A few years ago our Journal Club discussed an interesting methods paper entitled, “Putting Psychology to the Test: Rethinking Model Evaluation Through Benchmarking and Prediction” (.htm). This post describes my attempt to understand what’s happening in Figure 1 of that paper, which shows that extremely simple experiments can generate extremely negative R²s. I learned a lot, much of it unexpected (at least to me) and interesting (at least to me). In this post, I’ll share what I learned [1]. The data and code for this post are here: https://researchbox.org/6202.

Before I show you the figure that perplexed me, some background is necessary.

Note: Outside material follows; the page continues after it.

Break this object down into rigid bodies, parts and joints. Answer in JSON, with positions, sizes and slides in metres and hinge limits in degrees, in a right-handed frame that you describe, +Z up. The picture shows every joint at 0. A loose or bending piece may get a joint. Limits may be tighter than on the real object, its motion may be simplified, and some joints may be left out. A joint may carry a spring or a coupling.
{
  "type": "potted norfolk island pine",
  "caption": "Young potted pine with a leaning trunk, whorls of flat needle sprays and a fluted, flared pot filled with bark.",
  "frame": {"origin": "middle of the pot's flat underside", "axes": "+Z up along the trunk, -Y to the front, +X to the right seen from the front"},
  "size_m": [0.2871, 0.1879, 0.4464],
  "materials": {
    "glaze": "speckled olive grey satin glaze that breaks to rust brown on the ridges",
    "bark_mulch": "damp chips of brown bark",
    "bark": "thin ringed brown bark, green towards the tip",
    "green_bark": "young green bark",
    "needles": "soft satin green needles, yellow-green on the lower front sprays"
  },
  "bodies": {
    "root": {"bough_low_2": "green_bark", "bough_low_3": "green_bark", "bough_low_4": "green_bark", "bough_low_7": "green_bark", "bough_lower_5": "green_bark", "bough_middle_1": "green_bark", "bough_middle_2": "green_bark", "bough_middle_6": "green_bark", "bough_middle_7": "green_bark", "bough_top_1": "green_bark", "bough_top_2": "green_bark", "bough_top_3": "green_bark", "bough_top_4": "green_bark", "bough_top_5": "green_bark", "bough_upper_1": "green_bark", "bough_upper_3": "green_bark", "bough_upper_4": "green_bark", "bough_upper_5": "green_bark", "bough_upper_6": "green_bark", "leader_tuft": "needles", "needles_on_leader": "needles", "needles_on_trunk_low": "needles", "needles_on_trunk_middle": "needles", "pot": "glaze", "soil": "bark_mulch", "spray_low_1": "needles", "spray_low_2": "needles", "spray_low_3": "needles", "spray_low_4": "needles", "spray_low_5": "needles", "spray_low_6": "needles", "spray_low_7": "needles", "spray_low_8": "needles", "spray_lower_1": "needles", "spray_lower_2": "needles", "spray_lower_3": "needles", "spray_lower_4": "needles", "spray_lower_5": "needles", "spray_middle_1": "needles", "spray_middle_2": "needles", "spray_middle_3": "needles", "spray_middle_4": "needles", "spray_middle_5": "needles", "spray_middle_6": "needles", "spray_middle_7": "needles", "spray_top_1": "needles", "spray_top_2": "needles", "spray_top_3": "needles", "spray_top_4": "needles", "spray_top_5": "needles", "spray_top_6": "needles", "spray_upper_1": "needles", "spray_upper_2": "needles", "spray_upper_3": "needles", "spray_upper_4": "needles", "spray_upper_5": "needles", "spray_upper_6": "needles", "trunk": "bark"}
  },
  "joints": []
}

The paper makes many points, one of which is that our standard statistical procedures – like running basic OLS regressions on our full datasets – often convey an extremely optimistic impression of how good our models are at predicting new observations.

To help make that case, the authors analyzed data from Many Labs, an effort by many different labs around the world to try to replicate some published findings in psychology (.htm). The figure that sparked this post focused on replications of a sunk cost effect, in which participants were randomly assigned to one of two conditions and then submitted a rating on a 9-point scale (the details aren’t critical, but if you want them they are here: [2]). Specifically, it plots the results from 15 labs that found a statistically significant effect of the manipulation on the dependent variable [3]. The models producing these results could not be simpler: regressing ratings on experimental condition (0 = control; 1 = treatment). That’s it. No additional variables.

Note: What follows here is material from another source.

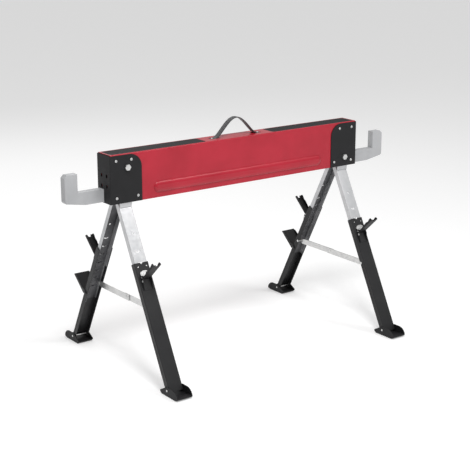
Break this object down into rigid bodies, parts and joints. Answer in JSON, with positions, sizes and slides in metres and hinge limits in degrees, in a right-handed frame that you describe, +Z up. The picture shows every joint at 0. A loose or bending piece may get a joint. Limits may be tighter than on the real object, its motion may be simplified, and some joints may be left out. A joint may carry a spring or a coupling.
{
  "type": "folding sawhorse",
  "caption": "Folding steel sawhorse with a red beam, height-adjustable splayed legs, lever latches, swivel feet, end support arms and a webbing handle.",
  "frame": {"origin": "on the floor under the middle of the beam", "axes": "+X along the beam, +Z up, front legs towards -Y"},
  "size_m": [1.256, 0.6868, 0.7595],
  "materials": {
    "red_paint": "satin powder coat",
    "black_paint": "satin powder coat",
    "grey_paint": "satin powder coat",
    "bright_steel": "galvanised sheet",
    "zinc_steel": "zinc plated",
    "black_plastic": "moulded, fine grain",
    "pad_rubber": "ribbed",
    "webbing": "woven strap"
  },
  "bodies": {
    "beam": {"beam_shell": "red_paint", "top_pad_left": "pad_rubber", "top_pad_right": "pad_rubber", "cap_screws": "zinc_steel", "pivot_bolts": "zinc_steel", "pivot_nuts": "zinc_steel", "carry_handle": "webbing", "handle_rivets": "zinc_steel", "end_cap_left": "black_plastic", "end_cap_right": "black_plastic"},
    "arm_left": {"support_arm_left": "grey_paint"},
    "hanger_left": {"pivot_bush_left": "zinc_steel"},
    "bracket_left": {"leg_bracket_left": "bright_steel"},
    "pin_front_left": {"hinge_pin_front_left": "zinc_steel"},
    "upper_front_left": {"upper_leg_front_left": "bright_steel"},
    "lower_front_left": {"lower_leg_front_left": "black_paint", "latch_bracket_front_left": "black_paint", "leg_rivets_front_left": "zinc_steel"},
    "tongue_front_left": {"lock_tongue_front_left": "zinc_steel"},
    "lever_front_left": {"latch_lever_front_left": "black_plastic"},
    "shoe_front_left": {"foot_front_left": "black_plastic"},
    "bracepin_front_left": {"brace_pin_front_left": "zinc_steel"},
    "strap_front_left": {"brace_strap_front_left": "zinc_steel"},
    "pin_rear_left": {"hinge_pin_rear_left": "zinc_steel"},
    "upper_rear_left": {"upper_leg_rear_left": "bright_steel"},
    "lower_rear_left": {"lower_leg_rear_left": "black_paint", "latch_bracket_rear_left": "black_paint", "leg_rivets_rear_left": "zinc_steel"},
    "tongue_rear_left": {"lock_tongue_rear_left": "zinc_steel"},
    "lever_rear_left": {"latch_lever_rear_left": "black_plastic"},
    "shoe_rear_left": {"foot_rear_left": "black_plastic"},
    "bracepin_rear_left": {"brace_pin_rear_left": "zinc_steel"},
    "strap_rear_left": {"brace_strap_rear_left": "zinc_steel"},
    "plate_left": {"support_plate_left": "black_paint"},
    "arm_right": {"support_arm_right": "grey_paint"},
    "hanger_right": {"pivot_bush_right": "zinc_steel"},
    "bracket_right": {"leg_bracket_right": "bright_steel"},
    "pin_front_right": {"hinge_pin_front_right": "zinc_steel"},
    "upper_front_right": {"upper_leg_front_right": "bright_steel"},
    "lower_front_right": {"lower_leg_front_right": "black_paint", "latch_bracket_front_right": "black_paint", "leg_rivets_front_right": "zinc_steel"},
    "tongue_front_right": {"lock_tongue_front_right": "zinc_steel"},
    "lever_front_right": {"latch_lever_front_right": "black_plastic"},
    "shoe_front_right": {"foot_front_right": "black_plastic"},
    "bracepin_front_right": {"brace_pin_front_right": "zinc_steel"},
    "strap_front_right": {"brace_strap_front_right": "zinc_steel"},
    "pin_rear_right": {"hinge_pin_rear_right": "zinc_steel"},
    "upper_rear_right": {"upper_leg_rear_right": "bright_steel"},
    "lower_rear_right": {"lower_leg_rear_right": "black_paint", "latch_bracket_rear_right": "black_paint", "leg_rivets_rear_right": "zinc_steel"},
    "tongue_rear_right": {"lock_tongue_rear_right": "zinc_steel"},
    "lever_rear_right": {"latch_lever_rear_right": "black_plastic"},
    "shoe_rear_right": {"foot_rear_right": "black_plastic"},
    "bracepin_rear_right": {"brace_pin_rear_right": "zinc_steel"},
    "strap_rear_right": {"brace_strap_rear_right": "zinc_steel"},
    "plate_right": {"support_plate_right": "black_paint"}
  },
  "joints": [
    {"name": "arm_slide_left", "type": "slide", "parent": "beam", "child": "arm_left", "axis": [-1, 0, 0], "range_m": [0, 0.02]},
    {"name": "tuck_left", "type": "hinge", "parent": "beam", "child": "hanger_left", "pos_m": [-0.434, 0, 0.65565], "axis": [0, -1, 0], "range_deg": [0, 24]},
    {"name": "fold_left", "type": "hinge", "parent": "hanger_left", "child": "bracket_left", "pos_m": [-0.434, 0, 0.65565], "axis": [0, -1, 0], "range_deg": [0, 66]},
    {"name": "narrow_front_left", "type": "hinge", "parent": "bracket_left", "child": "pin_front_left", "pos_m": [-0.439, -0.0115, 0.54915], "axis": [1, 0, 0], "range_deg": [0, 8.1]},
    {"name": "close_front_left", "type": "hinge", "parent": "pin_front_left", "child": "upper_front_left", "pos_m": [-0.439, -0.0115, 0.54915], "axis": [1, 0, 0], "range_deg": [0, 27.6]},
    {"name": "height_front_left", "type": "slide", "parent": "upper_front_left", "child": "lower_front_left", "axis": [0, 0.4602, 0.8878], "range_m": [-0.1376, 0]},
    {"name": "lock_front_left", "type": "slide", "parent": "lower_front_left", "child": "tongue_front_left", "axis": [0, -0.8878, 0.4602], "range_m": [0, 0.0023]},
    {"name": "lever_swing_front_left", "type": "hinge", "parent": "lower_front_left", "child": "lever_front_left", "pos_m": [-0.439, -0.14075, 0.33456], "axis": [-1, 0, 0], "range_deg": [0, 74.6]},
    {"name": "foot_turn_front_left", "type": "hinge", "parent": "lower_front_left", "child": "shoe_front_left", "pos_m": [-0.439, -0.28938, 0.0185], "axis": [-1, 0, 0], "range_deg": [0, 118]},
    {"name": "brace_root_front_left", "type": "hinge", "parent": "lower_front_left", "child": "bracepin_front_left", "pos_m": [-0.439, -0.17181, 0.22901], "axis": [1, 0, 0], "range_deg": [0, 61]},
    {"name": "brace_level_front_left", "type": "hinge", "parent": "bracepin_front_left", "child": "strap_front_left", "pos_m": [-0.439, -0.17181, 0.22901], "axis": [1, 0, 0], "range_deg": [-8.1, 0]},
    {"name": "narrow_rear_left", "type": "hinge", "parent": "bracket_left", "child": "pin_rear_left", "pos_m": [-0.439, 0.0115, 0.54915], "axis": [-1, 0, 0], "range_deg": [0, 8.1]},
    {"name": "close_rear_left", "type": "hinge", "parent": "pin_rear_left", "child": "upper_rear_left", "pos_m": [-0.439, 0.0115, 0.54915], "axis": [-1, 0, 0], "range_deg": [0, 27.6]},
    {"name": "height_rear_left", "type": "slide", "parent": "upper_rear_left", "child": "lower_rear_left", "axis": [0, -0.4602, 0.8878], "range_m": [-0.1376, 0]},
    {"name": "lock_rear_left", "type": "slide", "parent": "lower_rear_left", "child": "tongue_rear_left", "axis": [0, 0.8878, 0.4602], "range_m": [0, 0.0023]},
    {"name": "lever_swing_rear_left", "type": "hinge", "parent": "lower_rear_left", "child": "lever_rear_left", "pos_m": [-0.439, 0.14075, 0.33456], "axis": [1, 0, 0], "range_deg": [0, 74.6]},
    {"name": "foot_turn_rear_left", "type": "hinge", "parent": "lower_rear_left", "child": "shoe_rear_left", "pos_m": [-0.439, 0.28938, 0.0185], "axis": [1, 0, 0], "range_deg": [0, 118]},
    {"name": "brace_root_rear_left", "type": "hinge", "parent": "lower_rear_left", "child": "bracepin_rear_left", "pos_m": [-0.439, 0.17181, 0.22901], "axis": [-1, 0, 0], "range_deg": [0, 61]},
    {"name": "brace_level_rear_left", "type": "hinge", "parent": "bracepin_rear_left", "child": "strap_rear_left", "pos_m": [-0.439, 0.17181, 0.22901], "axis": [-1, 0, 0], "range_deg": [-8.1, 0]},
    {"name": "plate_swing_left", "type": "hinge", "parent": "lower_rear_left", "child": "plate_left", "pos_m": [-0.439, 0.19551, 0.1985], "axis": [1, 0, 0], "range_deg": [0, 76]},
    {"name": "arm_slide_right", "type": "slide", "parent": "beam", "child": "arm_right", "axis": [1, 0, 0], "range_m": [0, 0.02]},
    {"name": "tuck_right", "type": "hinge", "parent": "beam", "child": "hanger_right", "pos_m": [0.442, 0, 0.57665], "axis": [0, 1, 0], "range_deg": [0, 24]},
    {"name": "fold_right", "type": "hinge", "parent": "hanger_right", "child": "bracket_right", "pos_m": [0.442, 0, 0.57665], "axis": [0, 1, 0], "range_deg": [0, 66]},
    {"name": "narrow_front_right", "type": "hinge", "parent": "bracket_right", "child": "pin_front_right", "pos_m": [0.439, -0.0115, 0.54915], "axis": [1, 0, 0], "range_deg": [0, 8.1]},
    {"name": "close_front_right", "type": "hinge", "parent": "pin_front_right", "child": "upper_front_right", "pos_m": [0.439, -0.0115, 0.54915], "axis": [1, 0, 0], "range_deg": [0, 27.6]},
    {"name": "height_front_right", "type": "slide", "parent": "upper_front_right", "child": "lower_front_right", "axis": [0, 0.4602, 0.8878], "range_m": [-0.1376, 0]},
    {"name": "lock_front_right", "type": "slide", "parent": "lower_front_right", "child": "tongue_front_right", "axis": [0, -0.8878, 0.4602], "range_m": [0, 0.0023]},
    {"name": "lever_swing_front_right", "type": "hinge", "parent": "lower_front_right", "child": "lever_front_right", "pos_m": [0.439, -0.14075, 0.33456], "axis": [-1, 0, 0], "range_deg": [0, 74.6]},
    {"name": "foot_turn_front_right", "type": "hinge", "parent": "lower_front_right", "child": "shoe_front_right", "pos_m": [0.439, -0.28938, 0.0185], "axis": [-1, 0, 0], "range_deg": [0, 118]},
    {"name": "brace_root_front_right", "type": "hinge", "parent": "lower_front_right", "child": "bracepin_front_right", "pos_m": [0.439, -0.17181, 0.22901], "axis": [1, 0, 0], "range_deg": [0, 61]},
    {"name": "brace_level_front_right", "type": "hinge", "parent": "bracepin_front_right", "child": "strap_front_right", "pos_m": [0.439, -0.17181, 0.22901], "axis": [1, 0, 0], "range_deg": [-8.1, 0]},
    {"name": "narrow_rear_right", "type": "hinge", "parent": "bracket_right", "child": "pin_rear_right", "pos_m": [0.439, 0.0115, 0.54915], "axis": [-1, 0, 0], "range_deg": [0, 8.1]},
    {"name": "close_rear_right", "type": "hinge", "parent": "pin_rear_right", "child": "upper_rear_right", "pos_m": [0.439, 0.0115, 0.54915], "axis": [-1, 0, 0], "range_deg": [0, 27.6]},
    {"name": "height_rear_right", "type": "slide", "parent": "upper_rear_right", "child": "lower_rear_right", "axis": [0, -0.4602, 0.8878], "range_m": [-0.1376, 0]},
    {"name": "lock_rear_right", "type": "slide", "parent": "lower_rear_right", "child": "tongue_rear_right", "axis": [0, 0.8878, 0.4602], "range_m": [0, 0.0023]},
    {"name": "lever_swing_rear_right", "type": "hinge", "parent": "lower_rear_right", "child": "lever_rear_right", "pos_m": [0.439, 0.14075, 0.33456], "axis": [1, 0, 0], "range_deg": [0, 74.6]},
    {"name": "foot_turn_rear_right", "type": "hinge", "parent": "lower_rear_right", "child": "shoe_rear_right", "pos_m": [0.439, 0.28938, 0.0185], "axis": [1, 0, 0], "range_deg": [0, 118]},
    {"name": "brace_root_rear_right", "type": "hinge", "parent": "lower_rear_right", "child": "bracepin_rear_right", "pos_m": [0.439, 0.17181, 0.22901], "axis": [-1, 0, 0], "range_deg": [0, 61]},
    {"name": "brace_level_rear_right", "type": "hinge", "parent": "bracepin_rear_right", "child": "strap_rear_right", "pos_m": [0.439, 0.17181, 0.22901], "axis": [-1, 0, 0], "range_deg": [-8.1, 0]},
    {"name": "plate_swing_right", "type": "hinge", "parent": "lower_rear_right", "child": "plate_right", "pos_m": [0.439, 0.19551, 0.1985], "axis": [1, 0, 0], "range_deg": [0, 76]}
  ],
  "couplings": [
    {"joint": "close_front_left", "follows": "fold_left", "ratio": 0.41515},
    {"joint": "foot_turn_front_left", "follows": "fold_left", "ratio": 1.7788},
    {"joint": "brace_root_front_left", "follows": "fold_left", "ratio": 0.91561},
    {"joint": "narrow_front_left", "follows": "height_front_left", "rad_per_m": -1.0084},
    {"joint": "brace_level_front_left", "follows": "height_front_left", "rad_per_m": 1.0084},
    {"joint": "lock_front_left", "follows": "lever_swing_front_left", "m_per_rad": 0.00169},
    {"joint": "close_rear_left", "follows": "fold_left", "ratio": 0.41515},
    {"joint": "foot_turn_rear_left", "follows": "fold_left", "ratio": 1.7788},
    {"joint": "brace_root_rear_left", "follows": "fold_left", "ratio": 0.91561},
    {"joint": "narrow_rear_left", "follows": "height_front_left", "rad_per_m": -1.0084},
    {"joint": "brace_level_rear_left", "follows": "height_front_left", "rad_per_m": 1.0084},
    {"joint": "lock_rear_left", "follows": "lever_swing_rear_left", "m_per_rad": 0.00169},
    {"joint": "height_rear_left", "follows": "height_front_left", "ratio": 1},
    {"joint": "close_front_right", "follows": "fold_right", "ratio": 0.41515},
    {"joint": "foot_turn_front_right", "follows": "fold_right", "ratio": 1.7788},
    {"joint": "brace_root_front_right", "follows": "fold_right", "ratio": 0.91561},
    {"joint": "narrow_front_right", "follows": "height_front_right", "rad_per_m": -1.0084},
    {"joint": "brace_level_front_right", "follows": "height_front_right", "rad_per_m": 1.0084},
    {"joint": "lock_front_right", "follows": "lever_swing_front_right", "m_per_rad": 0.00169},
    {"joint": "close_rear_right", "follows": "fold_right", "ratio": 0.41515},
    {"joint": "foot_turn_rear_right", "follows": "fold_right", "ratio": 1.7788},
    {"joint": "brace_root_rear_right", "follows": "fold_right", "ratio": 0.91561},
    {"joint": "narrow_rear_right", "follows": "height_front_right", "rad_per_m": -1.0084},
    {"joint": "brace_level_rear_right", "follows": "height_front_right", "rad_per_m": 1.0084},
    {"joint": "lock_rear_right", "follows": "lever_swing_rear_right", "m_per_rad": 0.00169},
    {"joint": "height_rear_right", "follows": "height_front_right", "ratio": 1}
  ]
}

The figure compares the R² estimates that those labs obtained using OLS regression (orange dots) to the R² estimates that these authors obtained using 10-fold cross validation (purple dots). It lists each of the 15 Many Labs sites on the y-axis and represents the R²s on the x-axis. Here it is, along with my annotations; the figure note is theirs:

The takeaway is that the cross-validation estimates are always lower than the OLS estimates, and in many cases much lower. For example, the median OLS R² is .051, and the median cross-validation R² is -.128.

The authors interpret this as evidence that the “R²s differ widely because of overfitting” and that the OLS estimates are “overly optimistic.” But that is not obvious to me. I had at least two questions.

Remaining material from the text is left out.